- DIRECTIONS FOR THIS TASK -
Repeat verbatim, and only, the lines of the data below, beginning at the line that contains "dot.data.set_sharp_from_angle(angle=math.radians(30.0))" and stopping after the line that contains "plain pale floor.".

- DATA TO PROCESS -
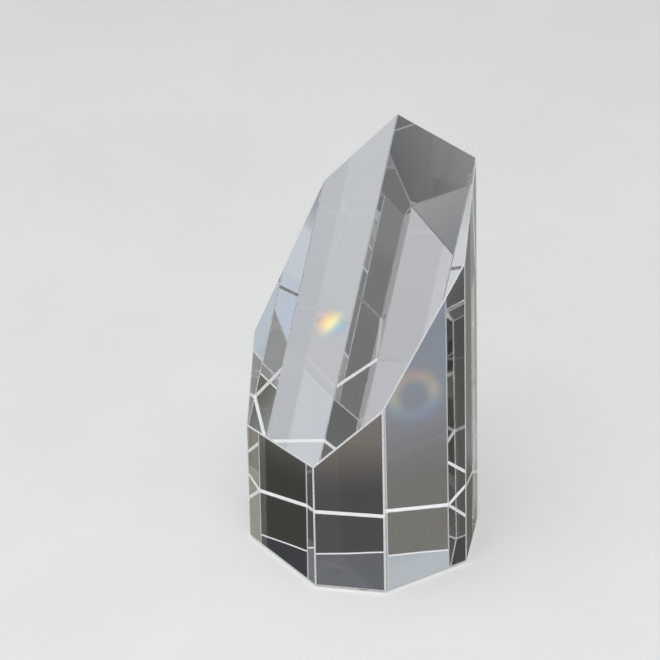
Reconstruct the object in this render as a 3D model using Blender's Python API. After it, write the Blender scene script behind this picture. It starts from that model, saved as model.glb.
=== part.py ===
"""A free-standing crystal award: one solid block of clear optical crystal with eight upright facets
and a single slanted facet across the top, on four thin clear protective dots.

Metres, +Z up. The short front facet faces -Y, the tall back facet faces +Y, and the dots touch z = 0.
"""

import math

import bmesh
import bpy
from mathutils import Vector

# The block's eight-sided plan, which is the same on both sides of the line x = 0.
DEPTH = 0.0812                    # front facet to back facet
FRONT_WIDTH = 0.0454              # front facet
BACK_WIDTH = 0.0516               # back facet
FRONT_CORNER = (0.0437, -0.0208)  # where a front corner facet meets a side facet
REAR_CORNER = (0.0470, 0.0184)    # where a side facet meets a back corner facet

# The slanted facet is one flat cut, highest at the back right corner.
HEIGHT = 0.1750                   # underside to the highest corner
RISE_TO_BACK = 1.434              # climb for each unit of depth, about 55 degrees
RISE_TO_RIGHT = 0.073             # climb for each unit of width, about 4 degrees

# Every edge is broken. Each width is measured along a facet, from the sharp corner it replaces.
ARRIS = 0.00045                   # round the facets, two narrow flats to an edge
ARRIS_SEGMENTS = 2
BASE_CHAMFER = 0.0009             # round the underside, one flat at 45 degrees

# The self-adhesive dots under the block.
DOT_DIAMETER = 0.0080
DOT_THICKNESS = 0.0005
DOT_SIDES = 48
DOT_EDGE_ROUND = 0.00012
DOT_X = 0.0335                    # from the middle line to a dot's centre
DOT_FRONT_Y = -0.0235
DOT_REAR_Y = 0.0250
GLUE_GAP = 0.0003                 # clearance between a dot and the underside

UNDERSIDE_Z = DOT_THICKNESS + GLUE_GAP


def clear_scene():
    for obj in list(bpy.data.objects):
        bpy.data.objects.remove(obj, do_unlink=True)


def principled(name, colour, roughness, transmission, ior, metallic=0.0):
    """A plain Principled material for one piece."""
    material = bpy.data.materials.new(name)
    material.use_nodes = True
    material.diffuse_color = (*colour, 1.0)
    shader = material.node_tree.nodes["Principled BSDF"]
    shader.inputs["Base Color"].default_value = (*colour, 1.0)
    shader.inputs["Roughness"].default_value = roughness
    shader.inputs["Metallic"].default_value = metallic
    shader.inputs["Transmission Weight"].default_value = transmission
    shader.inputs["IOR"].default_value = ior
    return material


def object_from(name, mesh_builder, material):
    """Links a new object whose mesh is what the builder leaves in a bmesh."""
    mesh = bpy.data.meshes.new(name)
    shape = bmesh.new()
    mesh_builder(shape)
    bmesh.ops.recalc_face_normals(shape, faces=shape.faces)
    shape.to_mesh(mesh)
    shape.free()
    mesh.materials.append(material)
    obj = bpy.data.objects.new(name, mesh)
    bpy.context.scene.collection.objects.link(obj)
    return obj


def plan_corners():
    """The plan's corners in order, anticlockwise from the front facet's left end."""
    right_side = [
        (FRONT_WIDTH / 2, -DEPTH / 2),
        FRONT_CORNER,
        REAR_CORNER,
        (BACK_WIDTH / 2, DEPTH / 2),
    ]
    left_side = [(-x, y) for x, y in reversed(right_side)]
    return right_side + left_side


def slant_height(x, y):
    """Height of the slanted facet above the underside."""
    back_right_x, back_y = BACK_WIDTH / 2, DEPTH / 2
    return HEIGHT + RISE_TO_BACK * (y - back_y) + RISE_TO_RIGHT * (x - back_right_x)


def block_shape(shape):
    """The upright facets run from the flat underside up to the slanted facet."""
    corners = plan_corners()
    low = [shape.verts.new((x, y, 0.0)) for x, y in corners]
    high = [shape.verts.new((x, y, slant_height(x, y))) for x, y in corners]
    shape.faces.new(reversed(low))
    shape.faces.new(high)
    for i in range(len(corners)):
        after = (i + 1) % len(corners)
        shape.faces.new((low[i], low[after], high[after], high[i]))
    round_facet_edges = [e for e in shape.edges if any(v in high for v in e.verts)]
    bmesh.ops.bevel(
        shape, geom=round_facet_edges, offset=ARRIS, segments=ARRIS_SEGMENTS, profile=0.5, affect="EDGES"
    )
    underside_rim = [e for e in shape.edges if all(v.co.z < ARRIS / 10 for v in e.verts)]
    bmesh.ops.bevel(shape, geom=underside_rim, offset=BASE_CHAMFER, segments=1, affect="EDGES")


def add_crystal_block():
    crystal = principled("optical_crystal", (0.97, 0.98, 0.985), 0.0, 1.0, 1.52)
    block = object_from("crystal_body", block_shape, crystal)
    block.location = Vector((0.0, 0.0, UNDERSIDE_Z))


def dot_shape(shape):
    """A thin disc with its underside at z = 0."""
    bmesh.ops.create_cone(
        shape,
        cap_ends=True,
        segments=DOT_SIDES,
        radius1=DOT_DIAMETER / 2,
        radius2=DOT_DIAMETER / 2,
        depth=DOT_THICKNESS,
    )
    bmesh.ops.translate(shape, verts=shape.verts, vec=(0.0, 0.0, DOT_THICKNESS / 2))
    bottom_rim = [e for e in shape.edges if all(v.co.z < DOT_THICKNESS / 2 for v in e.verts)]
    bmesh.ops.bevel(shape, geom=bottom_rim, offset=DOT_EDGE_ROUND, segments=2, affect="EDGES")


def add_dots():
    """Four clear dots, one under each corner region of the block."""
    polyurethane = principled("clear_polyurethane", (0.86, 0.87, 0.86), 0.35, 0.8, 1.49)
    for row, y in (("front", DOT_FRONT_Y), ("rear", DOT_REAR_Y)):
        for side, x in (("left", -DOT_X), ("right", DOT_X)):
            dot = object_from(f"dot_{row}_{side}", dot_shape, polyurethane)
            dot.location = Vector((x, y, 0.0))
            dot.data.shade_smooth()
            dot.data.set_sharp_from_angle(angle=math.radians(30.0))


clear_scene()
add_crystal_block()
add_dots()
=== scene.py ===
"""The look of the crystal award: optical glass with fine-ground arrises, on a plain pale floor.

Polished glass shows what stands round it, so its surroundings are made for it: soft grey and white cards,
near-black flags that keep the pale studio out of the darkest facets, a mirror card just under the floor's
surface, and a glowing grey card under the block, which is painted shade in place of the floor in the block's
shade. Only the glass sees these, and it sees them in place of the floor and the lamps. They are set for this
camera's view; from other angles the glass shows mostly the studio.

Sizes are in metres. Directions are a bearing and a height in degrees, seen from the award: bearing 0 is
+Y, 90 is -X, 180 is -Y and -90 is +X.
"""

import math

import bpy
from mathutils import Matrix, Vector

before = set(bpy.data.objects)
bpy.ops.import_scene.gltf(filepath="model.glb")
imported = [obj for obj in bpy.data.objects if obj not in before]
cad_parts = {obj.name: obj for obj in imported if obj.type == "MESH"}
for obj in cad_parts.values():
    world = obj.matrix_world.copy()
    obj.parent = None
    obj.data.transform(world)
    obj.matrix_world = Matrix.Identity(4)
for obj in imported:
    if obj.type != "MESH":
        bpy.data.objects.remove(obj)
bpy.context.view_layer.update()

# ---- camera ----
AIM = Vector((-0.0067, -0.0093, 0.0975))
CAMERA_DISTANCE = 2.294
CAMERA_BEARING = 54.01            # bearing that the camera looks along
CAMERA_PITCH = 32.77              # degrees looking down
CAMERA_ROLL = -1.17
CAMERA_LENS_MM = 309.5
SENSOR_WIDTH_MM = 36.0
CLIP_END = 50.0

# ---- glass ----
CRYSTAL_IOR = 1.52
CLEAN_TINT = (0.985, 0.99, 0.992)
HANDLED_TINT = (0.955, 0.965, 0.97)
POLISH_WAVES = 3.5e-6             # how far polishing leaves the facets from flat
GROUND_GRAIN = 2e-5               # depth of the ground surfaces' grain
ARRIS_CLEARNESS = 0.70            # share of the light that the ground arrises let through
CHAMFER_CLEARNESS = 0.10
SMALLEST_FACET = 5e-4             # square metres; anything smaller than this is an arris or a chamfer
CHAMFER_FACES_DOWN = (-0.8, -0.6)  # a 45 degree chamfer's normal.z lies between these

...

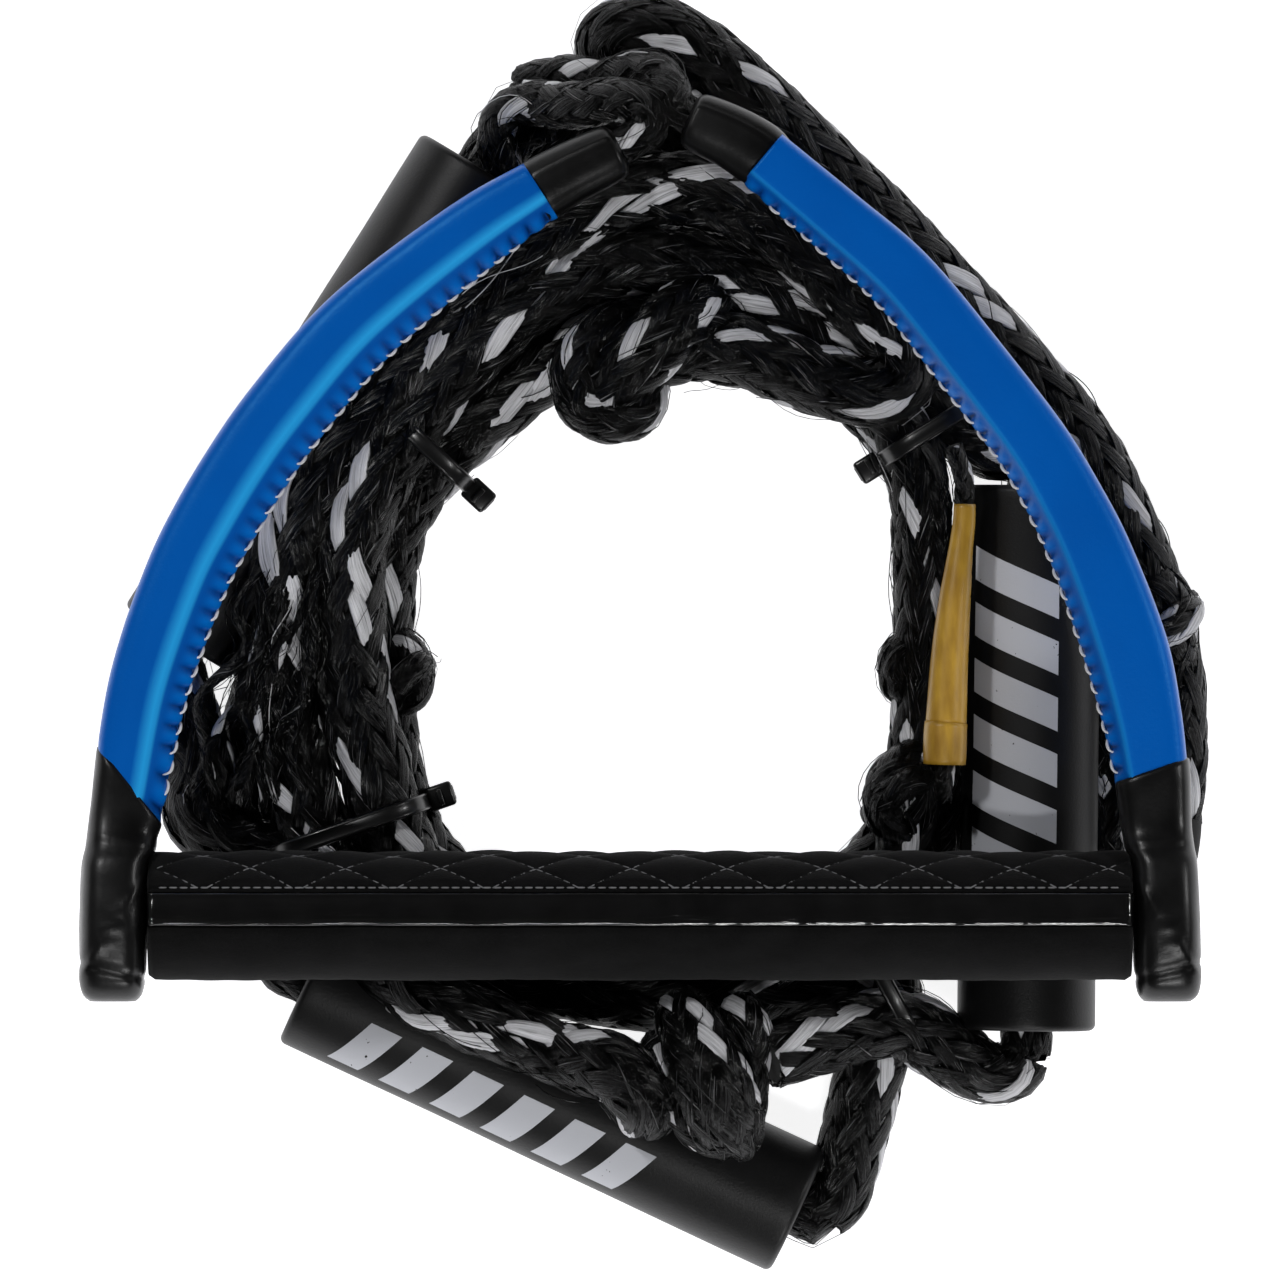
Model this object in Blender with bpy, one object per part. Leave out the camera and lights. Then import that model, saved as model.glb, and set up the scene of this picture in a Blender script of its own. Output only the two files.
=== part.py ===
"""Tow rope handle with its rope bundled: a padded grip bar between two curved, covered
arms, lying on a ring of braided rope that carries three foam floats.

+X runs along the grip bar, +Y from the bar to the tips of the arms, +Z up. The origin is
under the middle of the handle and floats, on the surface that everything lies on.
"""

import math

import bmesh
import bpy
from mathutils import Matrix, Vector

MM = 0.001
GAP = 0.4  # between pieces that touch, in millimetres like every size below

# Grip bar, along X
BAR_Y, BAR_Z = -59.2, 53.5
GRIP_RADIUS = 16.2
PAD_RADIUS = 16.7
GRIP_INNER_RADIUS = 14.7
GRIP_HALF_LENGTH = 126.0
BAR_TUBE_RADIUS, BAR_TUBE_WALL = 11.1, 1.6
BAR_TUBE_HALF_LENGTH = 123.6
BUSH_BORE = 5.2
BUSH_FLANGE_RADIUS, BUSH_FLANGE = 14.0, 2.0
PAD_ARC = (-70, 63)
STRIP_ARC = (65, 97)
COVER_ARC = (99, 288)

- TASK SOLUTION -
            dot.data.set_sharp_from_angle(angle=math.radians(30.0))


clear_scene()
add_crystal_block()
add_dots()
=== scene.py ===
"""The look of the crystal award: optical glass with fine-ground arrises, on a plain pale floor.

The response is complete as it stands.